The Guiding Principles for the Gabriola Health Care Society are:
  • Community based - Goals are defined by the community. There must be strong public participation in each phase of planning and delivery.
  • Locally Accessible - Health services will be delivered as close to home, on island and by island providers (e.g. physicians, nurse practitioners) wherever possible and accessible in emergencies 24 hours a day, every day of the year.
  • Interdisciplinary - Access to complementary treatments and support programs in conjunction with basic medical care (e.g. physiotherapy and public health promotion activities such as tobacco cessation and healthy baby initiatives).
  • Integrated Team Approach - Coordination of case management, health and other services to ensure that residents can easily access a range of “seamless” care from one intake point (e.g. mental health/addiction services).
  • Innovative - The ever-changing needs of a small, rural population requires that programs are flexible and that new approaches such as enhanced nursing & telehealth are evaluated as means to better serve the communities.
  • Illness and Disease Prevention based – need to ensure the ability to provide immunization and treatment for infectious diseases. Plus, deliver Chronic Disease Management services which have significant cost savings in preventing illness and reducing use of hospital and more costly medical treatments.

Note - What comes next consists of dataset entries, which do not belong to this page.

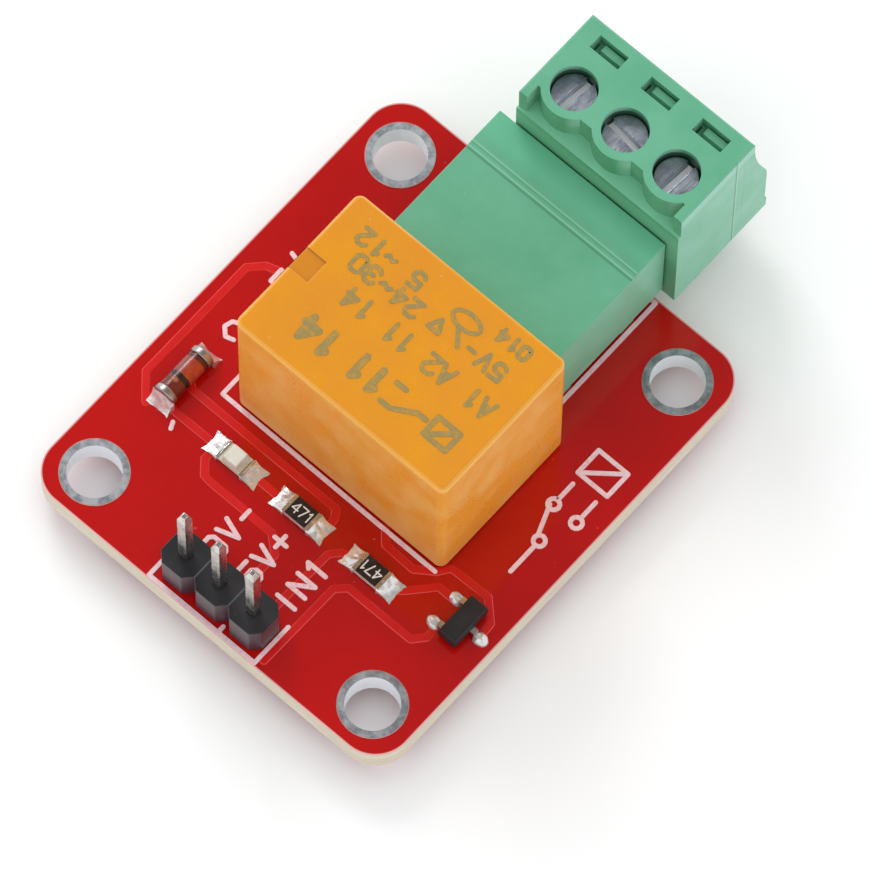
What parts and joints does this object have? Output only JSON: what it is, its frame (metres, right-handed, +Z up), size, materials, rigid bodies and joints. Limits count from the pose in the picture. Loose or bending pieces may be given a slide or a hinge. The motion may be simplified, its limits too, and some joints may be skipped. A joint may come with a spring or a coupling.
{
  "type": "relay module board",
  "caption": "Small red circuit board with an amber sealed relay, an upright pin header, chip parts and a right-angle header that carries a pluggable screw terminal block.",
  "frame": {"origin": "middle of the four mounting holes, on the underside of the board", "axes": "+X along the short side of the board, +Y towards the screw terminals, +Z up through the component side"},
  "size_m": [0.0268, 0.0403, 0.015],
  "materials": {
    "board": "glossy red solder mask over glass-fibre laminate",
    "plating": "tin plating, satin",
    "solder": "bright solder",
    "black_plastic": "moulded, slightly shiny",
    "tinned_pin": "tin-plated brass, satin",
    "relay_case": "moulded, semi-gloss amber",
    "relay_base": "moulded",
    "relay_iron": "nickel-plated iron",
    "relay_bobbin": "moulded",
    "copper_winding": "enamelled copper",
    "contact_bronze": "rolled bronze, satin",
    "connector_green": "moulded, satin",
    "clamp_metal": "zinc-plated, satin",
    "clamp_screw": "zinc-plated, bright",
    "led_base": "white moulding",
    "led_lens": "clear resin",
    "resistor_film": "black film over ceramic",
    "chip_terminal": "tin-plated",
    "diode_glass": "tinted glass",
    "transistor_plastic": "moulded"
  },
  "bodies": {
    "module": {"circuit_board": "board", "mounting_hole_linings": "plating", "underside_solder": "solder", "surface_solder": "solder", "pin_header_strip": "black_plastic", "header_pin_1": "tinned_pin", "header_pin_2": "tinned_pin", "header_pin_3": "tinned_pin", "relay_cover": "relay_case", "relay_base": "relay_base", "relay_yoke": "relay_iron", "relay_core": "relay_iron", "relay_bobbin": "relay_bobbin", "relay_winding": "copper_winding", "relay_coil_pins": "tinned_pin", "relay_common_pin": "tinned_pin", "relay_open_contact": "contact_bronze", "relay_closed_contact": "contact_bronze", "terminal_pin_1": "tinned_pin", "terminal_pin_2": "tinned_pin", "terminal_pin_3": "tinned_pin", "terminal_header_housing": "connector_green", "led_base": "led_base", "led_terminals": "chip_terminal", "led_lens": "led_lens", "resistor_1_body": "resistor_film", "resistor_1_terminals": "chip_terminal", "resistor_2_body": "resistor_film", "resistor_2_terminals": "chip_terminal", "diode_glass": "diode_glass", "diode_end_caps": "chip_terminal", "transistor_body": "transistor_plastic", "transistor_leads": "chip_terminal"},
    "plug": {"plug_housing": "connector_green", "plug_end_cap": "connector_green", "plug_contact_1": "tinned_pin", "plug_contact_2": "tinned_pin", "plug_contact_3": "tinned_pin"},
    "armature": {"relay_armature": "relay_iron", "relay_contact_spring": "contact_bronze"},
    "clamp_screw_1": {"clamp_screw_1": "clamp_screw"},
    "clamp_cage_1": {"clamp_cage_1": "clamp_metal"},
    "clamp_screw_2": {"clamp_screw_2": "clamp_screw"},
    "clamp_cage_2": {"clamp_cage_2": "clamp_metal"},
    "clamp_screw_3": {"clamp_screw_3": "clamp_screw"},
    "clamp_cage_3": {"clamp_cage_3": "clamp_metal"}
  },
  "joints": [
    {"name": "plug_pull", "type": "slide", "parent": "module", "child": "plug", "axis": [0, 1, 0], "range_m": [0, 0.009]},
    {"name": "armature_rock", "type": "hinge", "parent": "module", "child": "armature", "pos_m": [-0.00576, 0.00078, 0.0111], "axis": [0, 1, 0], "range_deg": [0, 3], "stiffness_Nm_per_rad": 0.005, "springref_deg": -5.73},
    {"name": "screw_1_turn", "type": "hinge", "parent": "plug", "child": "clamp_screw_1", "pos_m": [-0.00276, 0.01895, 0.01], "axis": [0, 0, 1], "range_deg": [-1800, 0]},
    {"name": "cage_1_rise", "type": "slide", "parent": "plug", "child": "clamp_cage_1", "axis": [0, 0, 1], "range_m": [0, 0.002]},
    {"name": "screw_2_turn", "type": "hinge", "parent": "plug", "child": "clamp_screw_2", "pos_m": [0.00105, 0.01895, 0.01], "axis": [0, 0, 1], "range_deg": [-1800, 0]},
    {"name": "cage_2_rise", "type": "slide", "parent": "plug", "child": "clamp_cage_2", "axis": [0, 0, 1], "range_m": [0, 0.002]},
    {"name": "screw_3_turn", "type": "hinge", "parent": "plug", "child": "clamp_screw_3", "pos_m": [0.00486, 0.01895, 0.01], "axis": [0, 0, 1], "range_deg": [-1800, 0]},
    {"name": "cage_3_rise", "type": "slide", "parent": "plug", "child": "clamp_cage_3", "axis": [0, 0, 1], "range_m": [0, 0.002]}
  ],
  "couplings": [
    {"joint": "screw_1_turn", "follows": "cage_1_rise", "rad_per_m": -15708},
    {"joint": "screw_2_turn", "follows": "cage_2_rise", "rad_per_m": -15708},
    {"joint": "screw_3_turn", "follows": "cage_3_rise", "rad_per_m": -15708}
  ]
}
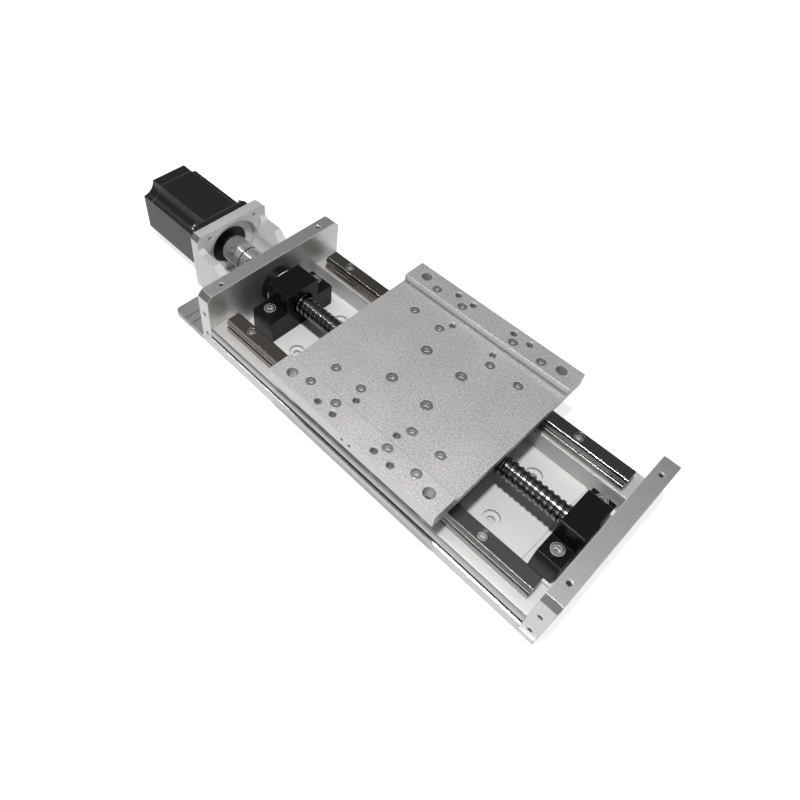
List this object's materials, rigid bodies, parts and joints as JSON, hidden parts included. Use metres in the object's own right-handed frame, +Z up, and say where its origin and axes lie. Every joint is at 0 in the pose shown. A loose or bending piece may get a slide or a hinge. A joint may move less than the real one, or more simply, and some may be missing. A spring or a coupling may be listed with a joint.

The benefits of developing a coordinated approach to delivering primary health care on Gabriola are:
  • Allows for integration of healthcare services;
  • Improves communication and sharing of information and data;
  • Allows for some level of surge capacity and response support for emergencies;
  • Facilitates better access to expertise;
  • Increases efficiency of use of scarce resources;
  • Improves alignment of practices;
  • Enhances emergency response capabilities;
  • Creates a society which can identify system gaps and advocate for improvements on an ongoing basis.

6. Proposed Solution

The Gabriola Health Care Society has developed a three phased approach to achieve its goal:

  • Hold informal consultations with and provide information to Gabriolans regarding the Society’s goals & objectives;
  • Facilitate a Town Hall meeting to provide a project overview, gather feedback and plan next steps;
  • Investigate other Primary Health Care models currently in practice provincially and beyond;
  • Investigate various funding opportunities;
  • Legally formalize Gabriola Health Care Society;
  • Investigate possible building sites (consider zoning, water, septic); and
  • Meet with Vancouver Island Health Authority to identify options/opportunities for partnerships/funding.

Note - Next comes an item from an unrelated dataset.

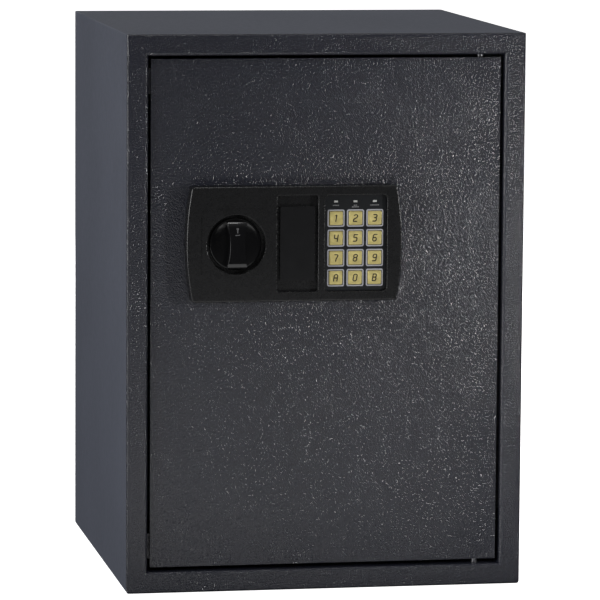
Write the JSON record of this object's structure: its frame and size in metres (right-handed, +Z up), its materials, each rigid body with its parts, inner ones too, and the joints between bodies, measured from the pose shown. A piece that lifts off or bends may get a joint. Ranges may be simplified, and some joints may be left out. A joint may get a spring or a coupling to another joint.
{
  "type": "safe",
  "caption": "Upright steel security safe with a recessed hinged door, electronic keypad lock panel, turning bolt knob, override lock cover and a lift-out shelf.",
  "frame": {"origin": "centre of the underside of the cabinet's floor", "axes": "+Z up, the door faces -Y, +X to the right as seen from the front (hinge side)"},
  "size_m": [0.36, 0.376, 0.5],
  "materials": {
    "cabinet_paint": "smooth matte powder coat, bluish grey",
    "front_paint": "hammered powder coat, dark grey",
    "bright_steel": "zinc plated steel",
    "felt": "needled felt",
    "panel_plastic": "fine moulded texture, satin",
    "knob_plastic": "gloss black",
    "cover_plastic": "satin black",
    "overlay_plastic": "satin dark grey",
    "key_gold": "satin gold",
    "frame_grey": "satin grey",
    "lamp_clear": "clear, unlit",
    "board_green": "solder mask",
    "black_plastic": "satin black",
    "brass": "turned brass",
    "copper_coil": "varnished winding",
    "cell_wrap": "plain printed sleeve",
    "wire_red": "insulation",
    "reset_red": "satin red"
  },
  "bodies": {
    "cabinet": {"body_shell": "cabinet_paint", "front_frame": "front_paint", "back_panel": "cabinet_paint", "hinge_plates": "front_paint", "door_stops": "front_paint", "shelf_ledges": "cabinet_paint", "floor_mat": "felt"},
    "shelf": {"shelf": "cabinet_paint"},
    "door": {"door_plate": "front_paint", "hinge_brackets": "front_paint", "hinge_pins": "bright_steel", "anti_pry_bar": "front_paint", "bolt_guide_channel": "front_paint", "carriage_studs": "bright_steel", "spindle_bush": "brass", "lock_panel": "panel_plastic", "panel_screws": "bright_steel", "keypad_overlay": "overlay_plastic", "key_frames": "frame_grey", "status_lamps": "lamp_clear", "keypad_board": "board_green", "buzzer": "black_plastic", "override_lock_body": "bright_steel", "override_lock_nut": "bright_steel", "solenoid_frame": "bright_steel", "solenoid_coil": "copper_coil", "plunger_spring": "bright_steel", "mechanism_cover": "cabinet_paint", "cover_screws": "bright_steel", "battery_tray": "black_plastic", "batteries": "cell_wrap", "battery_contacts": "bright_steel", "reset_switch": "black_plastic", "wiring_loom": "wire_red"},
    "knob": {"knob": "knob_plastic", "knob_spindle": "bright_steel", "drive_cam": "bright_steel", "spindle_clip": "bright_steel"},
    "bolt_work": {"locking_bolts": "bright_steel", "bolt_carriage": "bright_steel", "bolt_screws": "bright_steel"},
    "plunger": {"solenoid_plunger": "bright_steel"},
    "key_cover": {"key_cover": "cover_plastic"},
    "override_lock": {"override_plug": "brass", "override_cam": "bright_steel"},
    "battery_lid": {"battery_lid": "black_plastic"},
    "reset_button": {"reset_button": "reset_red"},
    "key_1": {"key_1": "key_gold"},
    "key_2": {"key_2": "key_gold"},
    "key_3": {"key_3": "key_gold"},
    "key_4": {"key_4": "key_gold"},
    "key_5": {"key_5": "key_gold"},
    "key_6": {"key_6": "key_gold"},
    "key_7": {"key_7": "key_gold"},
    "key_8": {"key_8": "key_gold"},
    "key_9": {"key_9": "key_gold"},
    "key_a": {"key_a": "key_gold"},
    "key_0": {"key_0": "key_gold"},
    "key_b": {"key_b": "key_gold"}
  },
  "joints": [
    {"name": "door_swing", "type": "hinge", "parent": "cabinet", "child": "door", "pos_m": [0.1408, -0.167, 0.25], "axis": [0, 0, 1], "range_deg": [0, 105]},
    {"name": "shelf_lift", "type": "slide", "parent": "cabinet", "child": "shelf", "axis": [0, 0, 1], "range_m": [0, 0.1]},
    {"name": "bolt_slide", "type": "slide", "parent": "door", "child": "bolt_work", "axis": [-1, 0, 0], "range_m": [0, 0.015]},
    {"name": "knob_turn", "type": "hinge", "parent": "door", "child": "knob", "pos_m": [-0.0833, -0.18, 0.314], "axis": [0, -1, 0], "range_deg": [-0.05, 60.05]},
    {"name": "solenoid_drop", "type": "slide", "parent": "door", "child": "plunger", "axis": [0, 0, -1], "range_m": [0, 0.005], "stiffness_N_per_m": 100, "springref_m": 0.005, "deforming": ["plunger_spring"]},
    {"name": "override_turn", "type": "hinge", "parent": "door", "child": "override_lock", "pos_m": [-0.028, -0.18, 0.326], "axis": [0, -1, 0], "range_deg": [-90, 0]},
    {"name": "key_cover_pull", "type": "slide", "parent": "door", "child": "key_cover", "axis": [0, -1, 0], "range_m": [0, 0.03]},
    {"name": "battery_lid_open", "type": "hinge", "parent": "door", "child": "battery_lid", "pos_m": [0.06, -0.1232, 0.3071], "axis": [-1, 0, 0], "range_deg": [0, 90]},
    {"name": "reset_press", "type": "slide", "parent": "door", "child": "reset_button", "axis": [0, -1, 0], "range_m": [0, 0.0015], "stiffness_N_per_m": 400},
    {"name": "key_1_press", "type": "slide", "parent": "door", "child": "key_1", "axis": [0, 1, 0], "range_m": [0, 0.001], "stiffness_N_per_m": 500},
    {"name": "key_2_press", "type": "slide", "parent": "door", "child": "key_2", "axis": [0, 1, 0], "range_m": [0, 0.001], "stiffness_N_per_m": 500},
    {"name": "key_3_press", "type": "slide", "parent": "door", "child": "key_3", "axis": [0, 1, 0], "range_m": [0, 0.001], "stiffness_N_per_m": 500},
    {"name": "key_4_press", "type": "slide", "parent": "door", "child": "key_4", "axis": [0, 1, 0], "range_m": [0, 0.001], "stiffness_N_per_m": 500},
    {"name": "key_5_press", "type": "slide", "parent": "door", "child": "key_5", "axis": [0, 1, 0], "range_m": [0, 0.001], "stiffness_N_per_m": 500},
    {"name": "key_6_press", "type": "slide", "parent": "door", "child": "key_6", "axis": [0, 1, 0], "range_m": [0, 0.001], "stiffness_N_per_m": 500},
    {"name": "key_7_press", "type": "slide", "parent": "door", "child": "key_7", "axis": [0, 1, 0], "range_m": [0, 0.001], "stiffness_N_per_m": 500},
    {"name": "key_8_press", "type": "slide", "parent": "door", "child": "key_8", "axis": [0, 1, 0], "range_m": [0, 0.001], "stiffness_N_per_m": 500},
    {"name": "key_9_press", "type": "slide", "parent": "door", "child": "key_9", "axis": [0, 1, 0], "range_m": [0, 0.001], "stiffness_N_per_m": 500},
    {"name": "key_a_press", "type": "slide", "parent": "door", "child": "key_a", "axis": [0, 1, 0], "range_m": [0, 0.001], "stiffness_N_per_m": 500},
    {"name": "key_0_press", "type": "slide", "parent": "door", "child": "key_0", "axis": [0, 1, 0], "range_m": [0, 0.001], "stiffness_N_per_m": 500},
    {"name": "key_b_press", "type": "slide", "parent": "door", "child": "key_b", "axis": [0, 1, 0], "range_m": [0, 0.001], "stiffness_N_per_m": 500}
  ],
  "couplings": [
    {"joint": "knob_turn", "follows": "bolt_slide", "rad_per_m": 69.813}
  ]
}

  • Establish Society Board of Directors and Officers;
  • Secure necessary funding;
  • Formalize building requirements:
  • Trauma room
  • Patient rooms X 6
  • Physiotherapy room
  • Public Health/Mental Health/Home Care nurses offices
  • Meeting room
  • Admin office
  • Waiting room
  • Kitchen
  • Shower and laundry
  • X-ray
  • Lab equipment
  • Acquire, construct, and/or lease real estate, and manage such real estate; and
  • Acquire medical and other equipment for use in the facility.

  • Lease or otherwise provide the facility and related equipment to physicians, government health agencies and other appropriate users;
  • Provide administrative and other services that may be required in connection with the administration and use of the facility; and
  • Establish the Society’s next goals.